Reading this article made me sad for people who don't put in work for some sort of accomplishment that amounts to nothing. And it made me think of my own experience with it. Accomplishment for its own sake is still accomplishment. And it's still self realization, which is important to existing.

simonw 4 days ago | parent [-]

This is a common theme with LLMs (and LLM criticism).

The context: I was rushing for a train, I ran into Starbucks at the station for a coffee, I noticed they didn't have cake pops and the staff member didn't appear to know what they were.

I see three choices here:

1. Since I'm mildly curious about Starbucks and cake pop availability in the UK, I get on the train, open up my laptop and dedicate realistically a solid half hour or more to figuring out what's going on.

2. I fire off a research question at GPT-5 Thinking on my mobile phone.

3. I don't do any research at all and leave my mild curiosity unsaturated.

Realistically, I think the choices are between 2 and 3. I was never going to perform a full research project on this myself.

See also: AI-enhanced development makes me more ambitious with my projects, which I wrote in March 2023 and has aged extremely well. https://simonwillison.net/2023/Mar/27/ai-enhanced-developmen...

I do plenty of deep dive research projects myself into topics both useful and pointless - my blog is full of them!

Now I can take on even more.

rthrfrd 4 days ago | parent [-]

I think what's interesting/telling is you view (3) as less desirable.

Alternatively, you could have spent that half hour on the train exercising your own creativity to try and satisfy your curiosity.

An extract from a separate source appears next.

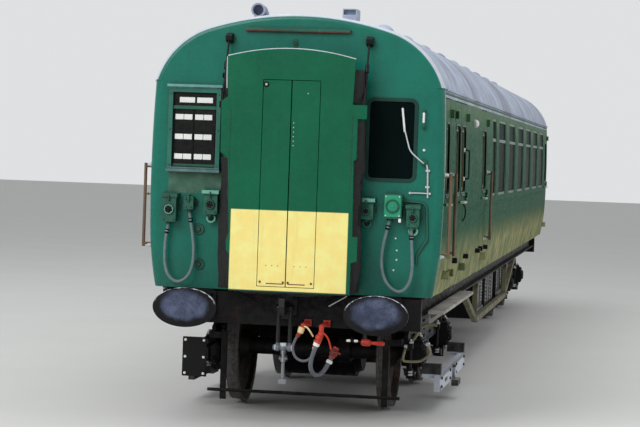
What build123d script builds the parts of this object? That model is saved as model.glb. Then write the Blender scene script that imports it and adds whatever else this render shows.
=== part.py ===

Whether you're right or wrong doesn't really matter, because as you acknowledge it's not really important enough to you to matter. Picking (2) eliminates all the possible avenues that might have lead you down.

I'm not saying one is better than the other, just that you're approaching the criticism on the basis of axioms that represent a narrow viewpoint: That of someone who has to be "right" about the things they are curious about, no matter how trivial.

simonw 4 days ago | parent [-]

I think one of my personal core values is that curiosity should never be left unsatiated if ant all possible!

I spent my half hour on the train satiating all sorts of other things instead (like the identity of that curious looking building in Reading).

> Picking (2) eliminates all the possible avenues that might have lead you down.

I don't think that's the case. Using GPT-5 for the Cake Pop question lead me down a bunch of avenues I may never have encountered otherwise - the structure of Starbucks in the UK, the history of their Cake Pops rollout, the fact that checking nutritional and allergy details on their website is a great way to get an "official" list of their products independent of what's on sale in individual stores, and it sparked me to run a separate search for their Cookies and Cream cake pop and find out had been discontinued in the US.

Not bad for typing a couple of prompts on my phone and then spending a few extra minutes with the results after the research task had completed.

Now multiply that by a dozen plus moments of curiosity per day and my intellectual life feels genuinely elevated - I'm being exposed to so many more interesting and varied avenues than if I was manually doing all of the work on a smaller number of curiosities myself.

rthrfrd 4 days ago | parent [-]

> I think one of my personal core values is that curiosity should never be left unsatiated if ant all possible!

I don't disagree: I just posited that there are other ways to satisfy it, and that there is an opportunity cost to the path you've chosen to satisfy it that you don't seem very aware of, because your curiosity and desire to be correct are tightly coupled - but that doesn't actually have to be the case. It has its pros and cons.

Now I'm more of an "it's the journey not the destination" guy, so accelerating the journey doesn't appeal to me as much as it used to, because for me its where I get the most value. That change in my perspective is what motivated me to comment.

But anyway, you clearly enjoy it and do great work, so all the best with it!